As delivered, it was very very close to being spot on.

Olive oil is actually quite variable - by all means use it as a 'sanity check', but DON'T adjust anything on the basis of olive oil!
Use a stored sample of your chosen oil to check that your instrument is giving the same reading, year after year.

If you want to check the calibration *accuracy* (rather than constancy) the best bet is to take a couple of different honeys and go and visit someone with a known-accurately calibrated refractometer - and check that both instruments are reading about the same. I'm sure trading standards would have a very accurate instrument! ;) Go visit?
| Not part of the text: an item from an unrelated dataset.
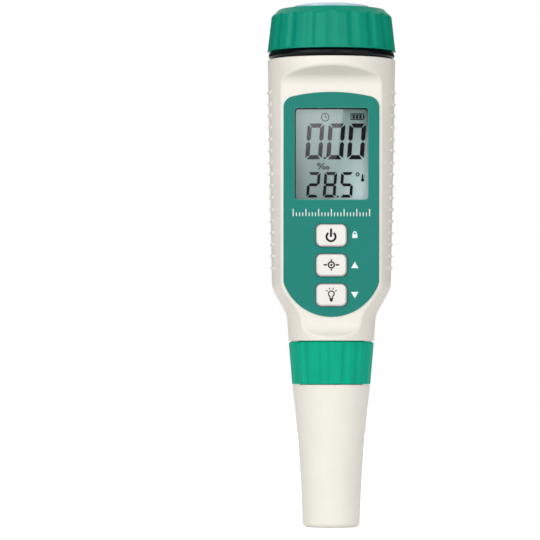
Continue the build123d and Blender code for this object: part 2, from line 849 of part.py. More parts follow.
# Battery carrier: D-shaped cradle that hangs from the cap on a swivel screw
carrier_flat_y = bay_flat_y + bay_wall + 2 * slip
pocket_z = carrier_z + carrier_floor
shelf_z = cell_z + cell_stack + bridge_room
with BuildPart() as battery_carrier:
    with BuildSketch(Plane.XY.offset(carrier_z)):
        Circle(carrier_r)
        with Locations((0, carrier_flat_y)):
            Rectangle(2 * carrier_r, carrier_r, align=(Align.CENTER, Align.MAX), mode=Mode.SUBTRACT)
    extrude(amount=carrier_top_z - carrier_z)
    with BuildSketch(Plane.XY.offset(carrier_roof_z)):
        Circle(neck_r - slip)
    extrude(amount=carrier_roof)
    with BuildSketch(Plane.XY.offset(pocket_z)):
        with Locations((-column_x, column_y), (column_x, column_y)):
            Circle(cell_r + cell_play)
            Rectangle(
                2 * (cell_r + cell_play), 2 * carrier_r, align=(Align.CENTER, Align.MAX)
            )
    extrude(amount=shelf_z - pocket_z, mode=Mode.SUBTRACT)
    with BuildSketch(Plane.XY.offset(shelf_z + carrier_shelf)):
        with Locations((0, column_y + cell_r)):
            Rectangle(
                2 * (column_x + cell_play), 2 * carrier_r, align=(Align.CENTER, Align.MAX)
            )
    extrude(amount=carrier_roof_z - shelf_z - carrier_shelf, mode=Mode.SUBTRACT)
    with BuildSketch(Plane.XY.offset(carrier_roof_z)):
        Circle(swivel_shoulder_r + slip)
    extrude(amount=carrier_roof, mode=Mode.SUBTRACT)
    with BuildSketch(Plane.XY.offset(carrier_z)):
        with Locations((-column_x, column_y), (column_x, column_y)):
            Circle(terminal_leg_r + snug)
    extrude(amount=carrier_floor, mode=Mode.SUBTRACT)
    with BuildSketch(Plane.XY.offset(cell_z + cell_stack + bridge_room - bridge_thickness)):
        with Locations((0, column_y)):
            Rectangle(column_web + 2, bridge_width + 2 * slip)
    extrude(amount=bridge_thickness, mode=Mode.SUBTRACT)
save(battery_carrier, "battery_carrier")

cell_number = 0
for x in (-column_x, column_x):
    for i in range(cells_per_column):
        cell_number += 1
        with BuildPart() as cell:
            with BuildSketch(Plane.XY.offset(cell_z + i * cell_height)):
                with Locations((x, column_y)):
                    Circle(cell_r)
            extrude(amount=cell_height)
            fillet(cell.edges().filter_by(GeomType.CIRCLE), 0.4)
        save(cell, "button_cell_" + str(cell_number))

with BuildPart() as cell_bridge:
    with BuildSketch(Plane.XY.offset(shelf_z - bridge_thickness)):
        with Locations((0, column_y)):
            SlotOverall(2 * column_x + bridge_width, bridge_width)
    extrude(amount=bridge_thickness - snug)
    with BuildSketch(Plane.XY.offset(cell_z + cell_stack)):
        with Locations((-column_x, column_y), (column_x, column_y)):
            Circle(bridge_width / 4)
    extrude(amount=bridge_room - bridge_thickness)
save(cell_bridge, "cell_bridge")

with BuildPart() as carrier_terminals:
    with BuildSketch(Plane.XY.offset(pocket_z)):
        with Locations((-column_x, column_y), (column_x, column_y)):
            Circle(terminal_r)
    extrude(amount=terminal_thickness)
    with BuildSketch(Plane.XY.offset(carrier_z - slip)):
        with Locations((-column_x, column_y), (column_x, column_y)):
            Circle(terminal_leg_r)
    extrude(amount=carrier_floor + slip)
save(carrier_terminals, "carrier_terminals")

# Battery cap: fluted grip, threaded inside, with a boss for the swivel screw
cap_roof_z = cap_top_z - cap_roof
cap_boss_z = carrier_top_z + thread_gap
cap_shelf_z = cap_top_z - cap_chamfer_height
cap_side_r = cap_rim_r - cap_taper
cap_slope = cap_taper / (cap_length - cap_chamfer_height)
cap_ridge_start = cap_ridge_z + cap_thread_pitch / 2
with BuildPart() as battery_cap:
    add(
        fluted_form(
            cap_z,
            cap_rim_r - snug,
            cap_top_z,
            cap_rim_r - cap_slope * cap_length - snug,
            cap_flute_r,
            cap_flute_depth,
            cap_flute_edge,
        )
    )
    with BuildSketch(Plane.XZ):
        with BuildLine():
            grip = FilletPolyline(
                (cap_rim_r + grip_skin, cap_z),
                (cap_side_r + grip_skin, cap_shelf_z),
                (cap_side_r - cap_chamfer_width, cap_top_z),
                (0, cap_top_z),
                radius=(cap_shoulder_curve, cap_top_curve),
            )
            Polyline(grip @ 1, (0, cap_z), grip @ 0)
        make_face()
    revolve(axis=Axis.Z, mode=Mode.INTERSECT)
    with BuildSketch(Plane.XY.offset(cap_z)):
        Circle(cap_rim_r)
    extrude(amount=cap_rim_ring)
    with BuildSketch(Plane.XY.offset(cap_z)):
        Circle(cap_bore_r)
    extrude(amount=cap_roof_z - cap_z, mode=Mode.SUBTRACT)
    with BuildSketch(Plane.XY.offset(cap_boss_z)):
        Circle(cap_boss_r)
    extrude(amount=cap_roof_z - cap_boss_z)
    with BuildSketch(Plane.XY.offset(cap_boss_z)):
        Circle(swivel_thread_r + snug)
    extrude(amount=swivel_thread_length + slip, mode=Mode.SUBTRACT)
    with BuildSketch(Plane.XY.offset(cap_top_z - dome_recess)):
        Circle(dome_r + snug)
    extrude(amount=dome_recess, mode=Mode.SUBTRACT)
    add(
        thread_ridge(
            cap_bore_r, cap_bore_r - ridge_height, cap_ridge_start, cap_thread_pitch, cap_thread_turns
        )
    )
save(battery_cap, "battery_cap")

with BuildPart() as cap_dome:
    with BuildSketch(Plane.XZ) as dome:
        with BuildLine():
            crown = ThreePointArc(
                (dome_r, cap_top_z + dome_side),
                (0, cap_top_z + dome_rise),
                (-dome_r, cap_top_z + dome_side),
            )
            Polyline(
                crown @ 1,
                (-dome_r, cap_top_z - dome_recess),
                (dome_r, cap_top_z - dome_recess),
                crown @ 0,
            )
        make_face()
        fillet(dome.vertices().group_by(Axis.Y)[-1], dome_edge)
        with Locations((0, cap_top_z)):
            Rectangle(
                2 * dome_r, 4 * dome_rise, align=(Align.MAX, Align.CENTER), mode=Mode.SUBTRACT
            )
    revolve(axis=Axis.Z)
save(cap_dome, "cap_dome")

with BuildPart() as swivel_screw:
    with BuildSketch(Plane.XY.offset(carrier_roof_z - slip - swivel_head_height)):
        Circle(swivel_head_r)
    extrude(amount=swivel_head_height)
    with BuildSketch(Plane.XY.offset(carrier_roof_z - slip)):
        Circle(swivel_shoulder_r)
    extrude(amount=cap_boss_z - carrier_roof_z + slip)
    with BuildSketch(Plane.XY.offset(cap_boss_z)):
        Circle(swivel_thread_r)
    extrude(amount=swivel_thread_length)
save(swivel_screw, "swivel_screw")

# Probe: plug, flange, boss and slotted barrel in one moulding
boss_z = plug_z - boss_height - flange_height
chamber_z = probe_tip_z + chamber_depth
probe_bore_z = chamber_z + electrode_plate
seal_groove_z = plug_z + plug_length / 2
seal_r = spigot_bore_r - snug - plug_seal_section / 2
with BuildPart() as probe_body:
    with BuildSketch(Plane.XZ):
        with BuildLine():
            Polyline(
                (0, probe_tip_z),
                (barrel_r, probe_tip_z),
                (barrel_r, boss_z - boss_cone),
                (boss_r, boss_z),
                (boss_r, flange_z),
                (flange_r, flange_z),
                (flange_r, plug_z),
                (plug_r, plug_z),
                (plug_r, plug_top_z),
                (0, plug_top_z),
                close=True,
            )
        make_face()
    revolve(axis=Axis.Z)
    with BuildSketch(Plane.XY.offset(probe_tip_z)):
        Circle(chamber_r)
    extrude(amount=chamber_depth, mode=Mode.SUBTRACT)
    with BuildSketch(Plane.XY.offset(probe_tip_z)):
        Rectangle(4 * barrel_r, chamber_slot)
    extrude(amount=chamber_depth - electrode_r, mode=Mode.SUBTRACT)
    with BuildSketch(Plane.XY.offset(probe_bore_z)):
        Circle(probe_bore_r)
    extrude(amount=plug_top_z - probe_top_plate - probe_bore_z, mode=Mode.SUBTRACT)
    with BuildSketch(Plane.XY.offset(chamber_z)):
        with Locations((0, -electrode_spread), (0, electrode_spread)):
            Circle(electrode_r + snug)
        Circle(sensor_r + snug)
    extrude(amount=electrode_plate, mode=Mode.SUBTRACT)
    with BuildSketch(Plane.XY.offset(plug_top_z - probe_top_plate)):
        with Locations(*[(x, 0) for x in contact_spots()]):
            Circle(contact_pin_r + snug)
    extrude(amount=probe_top_plate, mode=Mode.SUBTRACT)
    with BuildSketch(Plane.XZ):
        with Locations((seal_r, seal_groove_z)):
            Rectangle(plug_seal_section + slip, plug_seal_section + 2 * slip)
    revolve(axis=Axis.Z, mode=Mode.SUBTRACT)
    with BuildSketch(Plane.XY.offset(seal_groove_z + plug_seal_section)):
        with Locations((0, plug_r)):
            Rectangle(plug_key_width, 2 * plug_key_height)
    extrude(amount=plug_top_z - seal_groove_z - plug_seal_section)
save(probe_body, "probe_body")

with BuildPart() as probe_seal:
    with BuildSketch(Plane.XZ):
        with Locations((seal_r, seal_groove_z)):
            Circle(plug_seal_section / 2)
    revolve(axis=Axis.Z)
save(probe_seal, "probe_seal")

electrode_z = chamber_z - electrode_reach
electrode_top_z = probe_bore_z + 1
with BuildPart() as electrodes:
    with BuildSketch(Plane.XY.offset(electrode_z)):
        with Locations((0, -electrode_spread), (0, electrode_spread)):
            Circle(electrode_r)
    extrude(amount=electrode_top_z - electrode_z)
    fillet(electrodes.faces().group_by(Axis.Z)[0].edges(), electrode_r / 2)
save(electrodes, "electrodes")

with BuildPart() as temperature_sensor:
    with BuildSketch(Plane.XY.offset(chamber_z - sensor_reach)):
        Circle(sensor_r)
    extrude(amount=electrode_top_z - chamber_z + sensor_reach)
    fillet(temperature_sensor.faces().sort_by(Axis.Z)[0].edges(), sensor_r / 2)
save(temperature_sensor, "temperature_sensor")

contact_z = plug_top_z - probe_top_plate - 1
with BuildPart() as contact_pins:
    with BuildSketch(Plane.XY.offset(contact_z)):
        with Locations(*[(x, 0) for x in contact_spots()]):
            Circle(contact_pin_r)
    extrude(amount=plug_top_z + contact_pin_length - contact_z)
save(contact_pins, "contact_pins")

# Leads inside the probe, from the electrodes and the sensor to the pins
lead_starts = [(0, -electrode_spread), (-sensor_r / 2, 0), (sensor_r / 2, 0), (0, electrode_spread)]
with BuildPart() as probe_leads:
    for (x, y), contact_x in zip(lead_starts, contact_spots()):
        with BuildLine() as lead:
            run = Line((x, y, electrode_top_z + slip), (contact_x, 0, contact_z - slip))
        with BuildSketch(Plane(origin=run @ 0, z_dir=run % 0)):
            Circle(lead_r)
        sweep(path=lead.line)
save(probe_leads, "probe_leads")

# Collar: fluted nut that holds the probe's flange against the spigot
collar_top_z = collar_z + collar_length
with BuildPart() as probe_collar:
    add(
        fluted_form(
            collar_z,
            collar_bottom_r,
            collar_top_z,
            collar_top_r,
            collar_flute_r,
            collar_flute_depth,
            collar_flute_edge,
        )
    )
    with BuildSketch(Plane.XZ):
        with BuildLine():
            wall = FilletPolyline(
                (0, collar_z),
                (collar_bottom_r + grip_skin, collar_z),
                (collar_top_r + grip_skin, collar_top_z),
                (0, collar_top_z),
                radius=(collar_edge + grip_skin, collar_corner + grip_skin),
            )
            Line(wall @ 1, wall @ 0)
        make_face()
    revolve(axis=Axis.Z, mode=Mode.INTERSECT)
    with BuildSketch(Plane.XY.offset(collar_z)):
        Circle(collar_ring_r)
    extrude(amount=collar_floor, mode=Mode.SUBTRACT)
    with BuildSketch(Plane.XY.offset(flange_z - slip)):
        Circle(collar_bore_r)
    extrude(amount=collar_top_z - flange_z + slip, mode=Mode.SUBTRACT)
    add(
        thread_ridge(
            collar_bore_r,
            collar_bore_r - ridge_height,
            collar_ridge_z + collar_thread_pitch / 2,
            collar_thread_pitch,
            collar_thread_turns,
        )
    )
save(probe_collar, "probe_collar")

# Probe cap: flared cup with a socket that slides over the probe's boss
cup_foot_r = probe_cap_foot_r - probe_cap_wall
cup_top_r = probe_socket_r - probe_socket_step
socket_base_z = probe_cap_length - probe_socket_depth
with BuildPart() as probe_cap:
    with BuildSketch(Plane.XZ) as cup:
        with BuildLine():
            flare = ThreePointArc(
                (probe_cap_foot_r, 0),
                (probe_cap_waist_r, 0.475 * probe_cap_length),
                (probe_cap_lip_r, probe_cap_length),
            )
            Polyline(flare @ 1, (0, probe_cap_length), (0, 0), flare @ 0)
        make_face()
        fillet(cup.vertices().sort_by(Axis.X)[2:3], probe_cap_corner)
        fillet(cup.vertices().sort_by(Axis.X)[-1:], probe_cap_edge)
        with BuildLine():
            Polyline(
                (0, probe_cap_floor),
                (cup_foot_r, probe_cap_floor),
                (cup_top_r, socket_base_z),
                (probe_socket_r, socket_base_z),
                (probe_socket_r, probe_cap_length),
                (0, probe_cap_length),
                close=True,
            )
        make_face(mode=Mode.SUBTRACT)
    revolve(axis=Axis.Z)
save(probe_cap, "probe_cap")
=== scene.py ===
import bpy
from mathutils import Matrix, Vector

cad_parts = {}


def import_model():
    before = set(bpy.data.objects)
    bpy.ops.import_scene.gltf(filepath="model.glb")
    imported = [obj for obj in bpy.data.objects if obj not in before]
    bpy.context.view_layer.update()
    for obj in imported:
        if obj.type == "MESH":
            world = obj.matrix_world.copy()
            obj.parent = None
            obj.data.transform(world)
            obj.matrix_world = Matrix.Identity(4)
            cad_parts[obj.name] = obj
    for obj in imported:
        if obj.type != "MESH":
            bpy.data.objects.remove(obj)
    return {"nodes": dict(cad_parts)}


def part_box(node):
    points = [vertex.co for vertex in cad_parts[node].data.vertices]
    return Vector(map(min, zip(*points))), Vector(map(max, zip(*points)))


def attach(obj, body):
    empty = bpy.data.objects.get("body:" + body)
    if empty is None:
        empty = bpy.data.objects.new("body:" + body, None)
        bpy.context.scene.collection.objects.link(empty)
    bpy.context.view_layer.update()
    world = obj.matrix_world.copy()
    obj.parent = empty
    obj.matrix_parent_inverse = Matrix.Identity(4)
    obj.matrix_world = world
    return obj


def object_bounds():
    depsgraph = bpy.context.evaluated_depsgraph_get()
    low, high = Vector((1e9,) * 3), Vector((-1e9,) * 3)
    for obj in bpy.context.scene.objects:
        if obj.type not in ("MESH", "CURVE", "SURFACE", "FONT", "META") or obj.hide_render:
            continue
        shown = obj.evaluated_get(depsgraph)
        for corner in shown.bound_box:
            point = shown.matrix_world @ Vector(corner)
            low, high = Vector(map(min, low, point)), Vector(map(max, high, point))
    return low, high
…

/// Incidentally some refractometers *DO* use distilled water for calibration. Maybe you have been sent instructions for a different model?
 
I went the extra £4 for my ebay (gxproducts) refractometer to include some calibration oil and glass block.

As delivered, it was very very close to being spot on.
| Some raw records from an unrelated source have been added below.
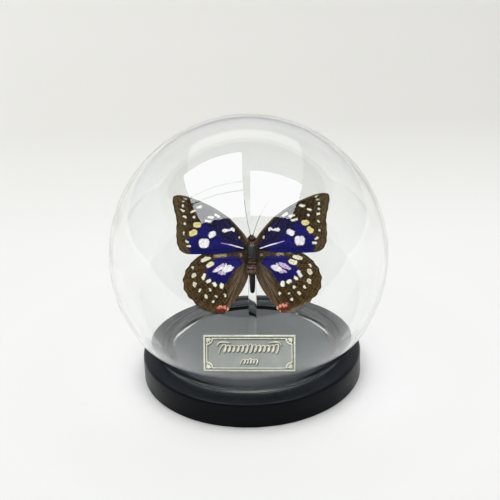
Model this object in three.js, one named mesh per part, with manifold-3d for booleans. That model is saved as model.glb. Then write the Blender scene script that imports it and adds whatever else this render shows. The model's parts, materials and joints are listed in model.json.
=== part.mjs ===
// A dried great purple emperor butterfly in a glass globe, on a black turned wooden base.
//
// Units are millimetres, +Z is up and the front of the object faces -Y. The origin is the centre of
// the base's flat underside. The globe is a truncated sphere, open below, whose rim stands in a
// shallow ring groove of the base. A clear rod rises from a hole in the base, leans slightly to the
// right and is cut on the slant where the insect's thorax is glued to it. A bent metal plate stands
// on the base in front of the rod.

import * as THREE from 'three';
import { mergeVertices } from 'three/addons/utils/BufferGeometryUtils.js';
import Module from 'manifold-3d';

const wasm = await Module();
wasm.setup();

// ---------------------------------------------------------------- driving dimensions

const DEGREE = Math.PI / 180;
const GAP = 0.3; // clearance between neighbouring pieces

const BASE_RADIUS = 60;
const BASE_HEIGHT = 14.6;
const BASE_TOP_EDGE = 1.6; // radius of the turned upper edge
const BASE_BOTTOM_EDGE = 1.0;
const BASE_SEGMENTS = 64;

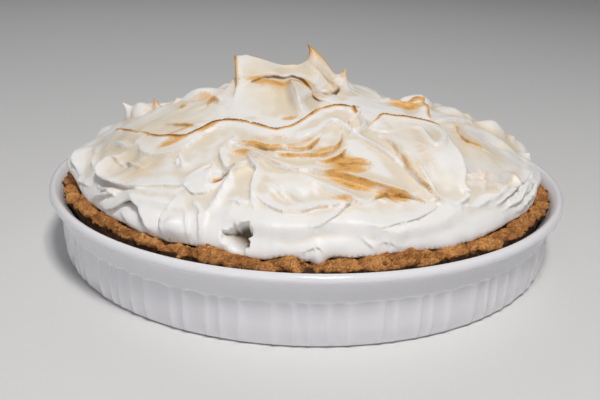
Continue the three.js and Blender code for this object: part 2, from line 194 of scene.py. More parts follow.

Olive oil is actually quite variable - by all means use it as a 'sanity check', but DON'T adjust anything on the basis of olive oil!
Use a stored sample of your chosen oil to check that your instrument is giving the same reading, year after year.

If you want to check the calibration *accuracy* (rather than constancy) the best bet is to take a couple of different honeys and go and visit someone with a known-accurately calibrated refractometer - and check that both instruments are reading about the same. I'm sure trading standards would have a very accurate instrument! ;) Go visit?


/// Incidentally some refractometers *DO* use distilled water for calibration. Maybe you have been sent instructions for a different model?

I couldn't work out the oil and block calibration (USELESS instructions as ever these days), so used the olive oil method. Would like to check it, mind, so can you talk a novice through the process?
 
I couldn't work out the oil and block calibration (USELESS instructions as ever these days), so used the olive oil method. Would like to check it, mind, so can you talk a novice through the process?

Umm. You may have a different instrument, so beware!

Place a small drop of oil on the sample glass (where the honey goes), put the glass block on the oil - non-frosted side against the oil and sample glass. Flip the honey-cover over the block and try to hold everything in place (the tricky bit - oil is a lubricant!) while you look at the reading.
If its on the calibration mark, just clean up and put the calibration kit away.
If not, then you need to twiddle a stiff little screw (hidden by a rubber grommet cover) until the reading with the block & oil IS at the calibration mark.
On mine the calibration mark is an extra little line on the centre scale.

Hope that helps ...
 
The real secret, as I found, is NOT to touch the little screw at all! It comes ready calibrated! As you say distiller water does not work. Having already tried water and turned the screw I followed the u tube video and with olive oil returned it to about the right mark! It works well with honey now and I wouldn't be without it, not sure if the reading s 100 percent accurate but ..... Hey, nothing has fermented yet!
 
Umm. You may have a different instrument, so beware!

Place a small drop of oil on the sample glass (where the honey goes), put the glass block on the oil - non-frosted side against the oil and sample glass. Flip the honey-cover over the block and try to hold everything in place (the tricky bit - oil is a lubricant!) while you look at the reading.
If its on the calibration mark, just clean up and put the calibration kit away.
If not, then you need to twiddle a stiff little screw (hidden by a rubber grommet cover) until the reading with the block & oil IS at the calibration mark.
On mine the calibration mark is an extra little line on the centre scale.

Hope that helps ...

THanks for that. Tried it, but couldn't get it to work. Reading indistinct and couldn't see a calibration mark on the scale.